COURT: Possession with intent, yes, you understand what that is?
SILVEYRA: Yes, I do.
COURT: You don't have any questions about what that charge is?
COURT: Obviously you've discussed the matter with [your attorney]?
SILVEYRA: Yes, I did....
THE COURT: Okay. What would you prove if you went to trial on Count Five?
MS. FOX: Your Honor, the Government's evidence would be that Mr. Silveyra owned a vehicle and contained within that vehicle was three kilograms of cocaine in a locker which he had access to.
THE COURT: Is that pretty much true?
THE DEFENDANT: (Nods head.) ...
MS. FOX: Excuse me, your Honor. I would ask the factual basis include he intended to distribute it.
THE COURT: Well, I mean, I buy liquor by the case, but three keys is pretty pure stuff, too, isn't it?
MS. FOX: Yes.
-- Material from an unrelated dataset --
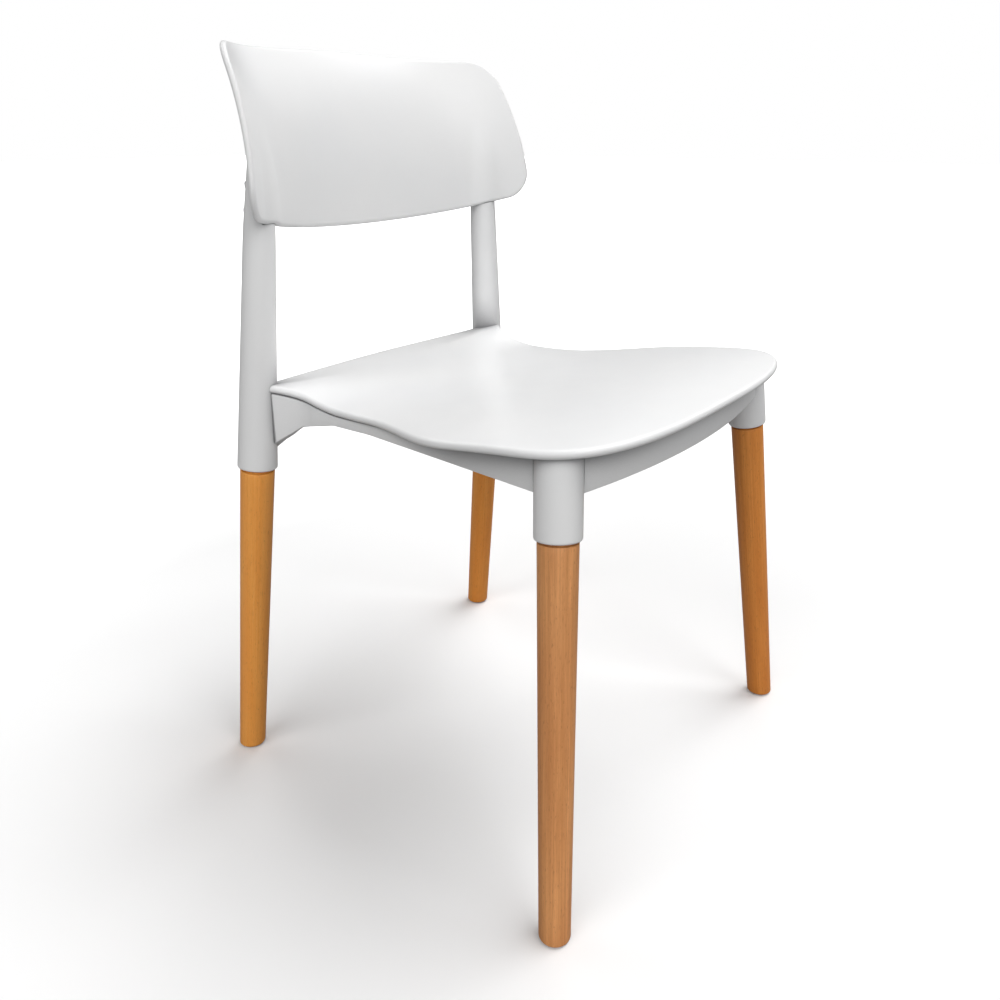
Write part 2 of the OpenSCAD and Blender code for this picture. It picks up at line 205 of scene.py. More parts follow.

Thank you, your Honor.
THE COURT: That's all true, isn't it, Mr. Sherman?
MR. SHERMAN: That you buy it by the case?
THE COURT: Well, no, I just said I did. Three kilos for personal use is a little much, isn't it?
Before imposing sentence, the court under Rule 32(a) (1) (c) must: "address the defendant personally and ask him if he wishes to make a statement in his own behalf and to present any information in mitigation of the sentence."